Misha Defonseca, 76, has been ordered by Judge Marc Kantrowitz to pay $22.5 million to the publisher of her best-selling 1997 book Misha: A Memoire of the Holocaust Years after it was revealed that she had fabricated the events she wrote about.
It was revealed that she had fabricated the book in 2008 when researchers could not find evidence of her family in archives from the Holocaust. It was revealed, in fact, that she’s not even Jewish and she was born Monica Ernestine Josephine De Wael.
"This story is mine. It is not actually reality, but my reality, my way of surviving," Defonseca said at the time she was exposed, Fox News reports.

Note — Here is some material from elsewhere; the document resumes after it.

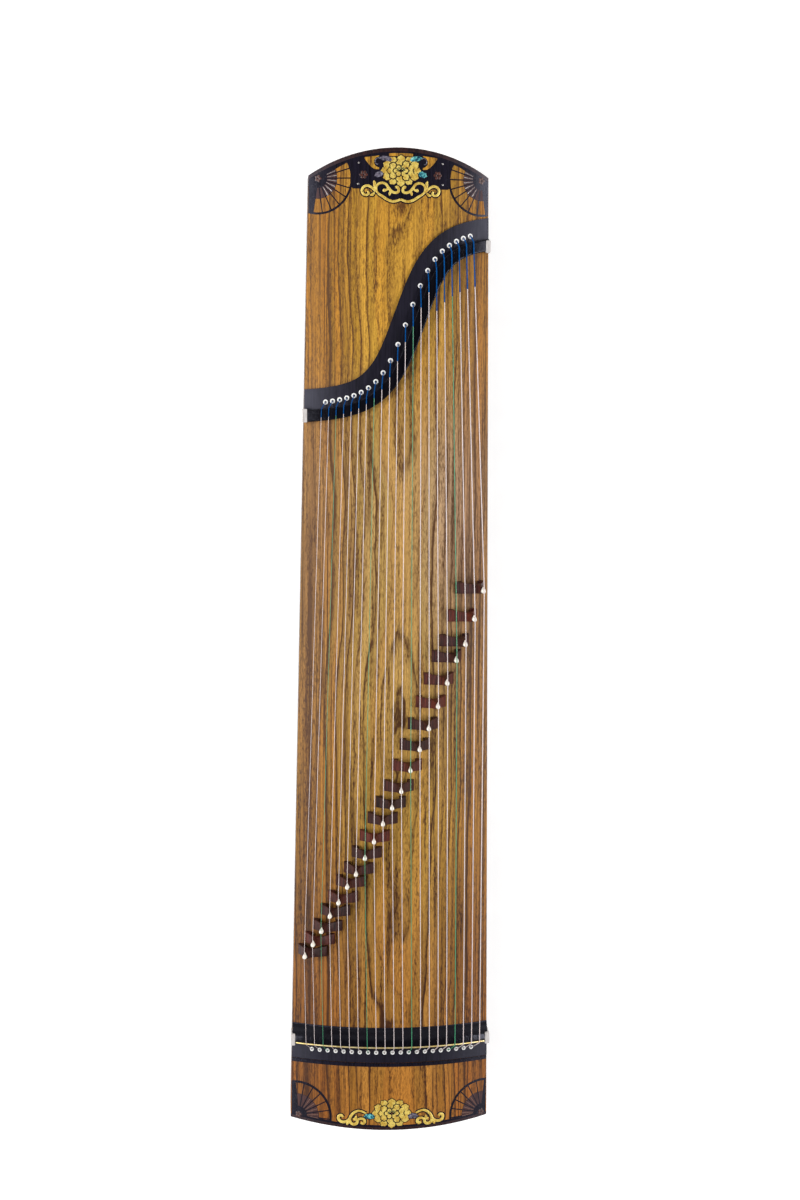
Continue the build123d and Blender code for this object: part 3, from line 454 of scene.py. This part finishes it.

In the book, the Belgium-born Massachusetts resident said she had been forced to fend for herself between the ages of 7 and 11 after her parents were arrested by the Nazis, even living with wolves at one point. It was revealed that her parents were arrested for belonging to the anti-Nazi resistance. She attended a Brussels school during World War II.
She said her parents’ arrest and struggles with relatives who she stayed with made her “feel Jewish.”
New York Post reports the memoir was made into a film in France and translated into 18 languages. The reason researchers fact checked her work in the first place was because of a $32.4 million judgment she and ghost writer Vera Lee won against the book’s publisher for allegedly hiding book sales.
Mt. Ivy Press founder Jane Daniel, as well as journalists and forensic genealogists then discovered the entire story was fabricated. Since her cut of that civil suit was $22.5 million, that’s the amount she’s been ordered to pay Daniel.